Buckle up! This is where things get bumpy. I will also warn you that some of these confessions might be hard to read, especially for those of you who are close to me.
There were four people I needed to forgive, and I wrote them all letters that they would never read, but it got my emotions out on paper, and then, I burned all but one of them.
The first letter was to my mother. I hate saying this, but she verbally abused me. Now, let me clarify that I do not believe she did it with malicious intentions. I know my mother loved me very much, but she also did not understand me because I was so unlike the women she knew and the woman she was. She also put a lot of her own insecurities onto me. She did not realize that drilling into my head that beauty is the most important thing a woman can own and that a woman cannot be beautiful unless she has the perfect body would stick with me into adulthood. I developed early. I wore a B-cup before I ever left elementary school. I was “blessed” with an ample bosom, wide hips, and big bottom. But ya know what? Freddy Mercury said that Fat-Bottomed Girls make the rockin’ world go around, so you’re welcome, world!

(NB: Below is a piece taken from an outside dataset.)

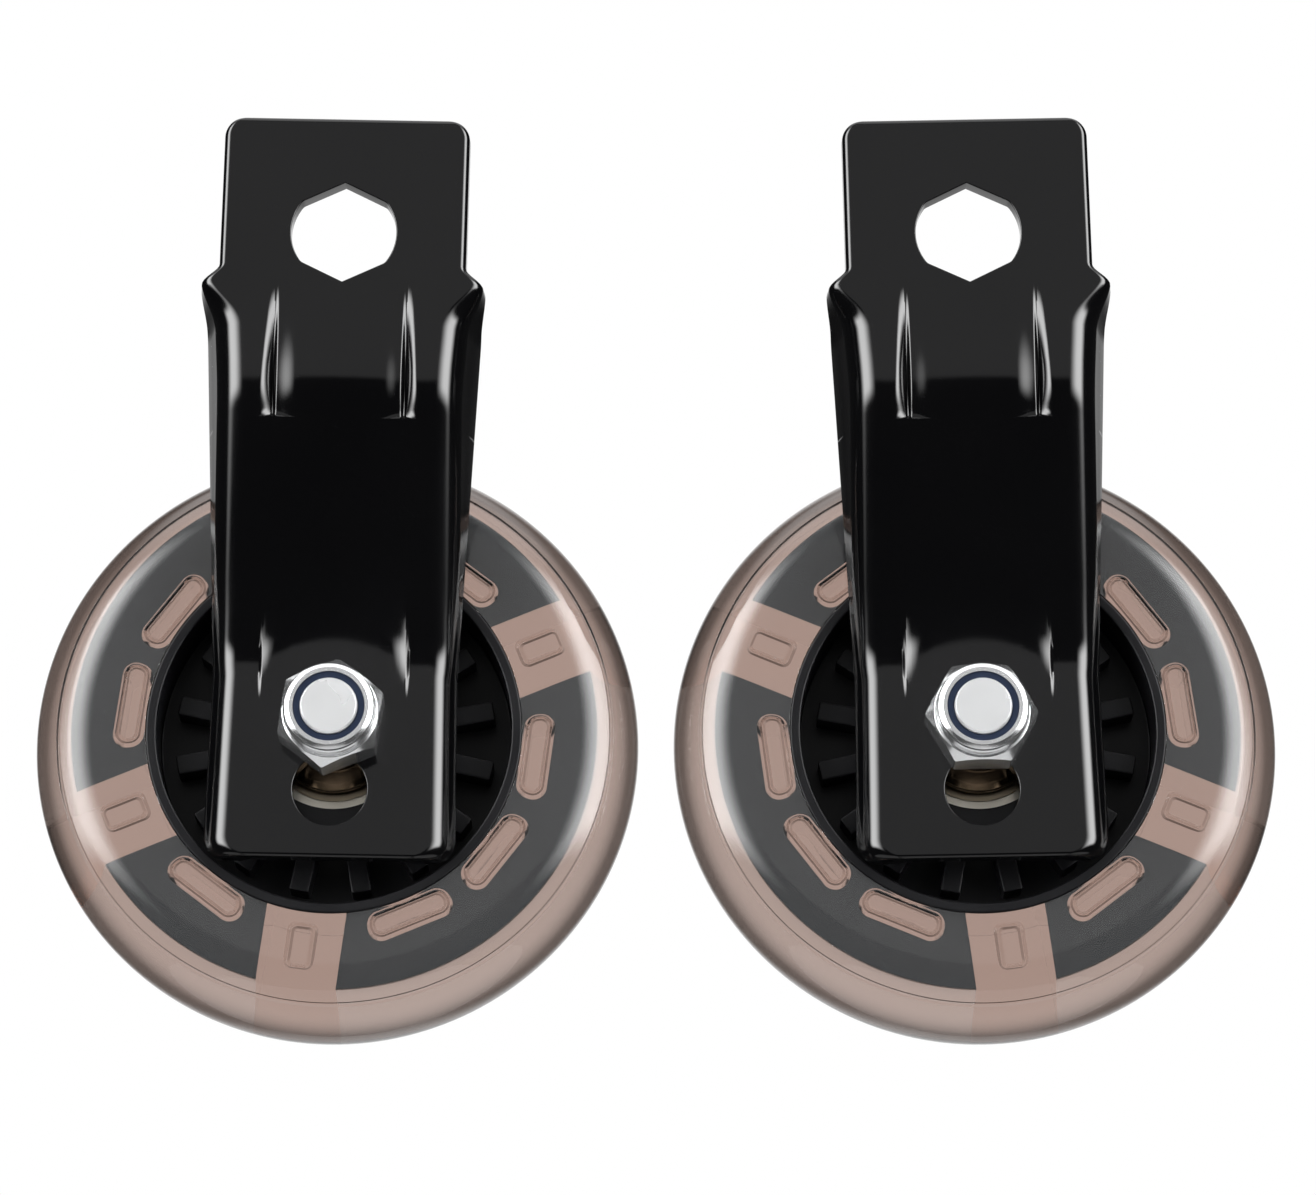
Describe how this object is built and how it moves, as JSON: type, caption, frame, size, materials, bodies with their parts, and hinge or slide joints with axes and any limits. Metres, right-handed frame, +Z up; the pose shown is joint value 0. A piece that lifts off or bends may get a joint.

I cannot help these things, and I wish instead of being criticized for them, my mother would have helped me understand that this was all part of becoming a woman, I just happened to develop before my friends, and that’s okay.
So, I wrote a letter to her after she died, and I said everything I never got to say. I disclosed how much pain she caused and how she made me feel like I was only ever second best (this was especially hard after another betrayal from the person who vowed to love me left me feeling the same way). I closed the letter with how much I love her, and I thanked her for teaching me to be both the woman I want to be and the woman I do not want to be. I explained that I understood she thought she was teaching me tough love, but love was not what came through to me, especially as a child who had no idea what it was like to be a woman.
The second letter was to my middle school best friend. We’ll call her Hope. Hope turned out to only be my friend when it was convenient for her. When my life started crumbling, she was nowhere to be found. She walked away from me when I needed her the most, but it taught me that she was never really my friend, and it brought my soul sister, Amanda, and me closer, so I also thanked her for that. I remember, after my mom died, watching Amanda chat with my brother as he made dinner. She knew where all the items he needed were, helped set the table, and sat beside me, every once in a while holding my hand. I remember looking over at her at one point and thinking, “I am so blessed. This woman genuinely loves me.” She and I have an unshakable bond, and although we have always been close, I realized then what true friendship was. It is not what I had with Hope. I will always cherish the memories I made with Hope and hope she has the life she has always dreamed of. I genuinely wish her well. I put all of this in the letter and then burned it.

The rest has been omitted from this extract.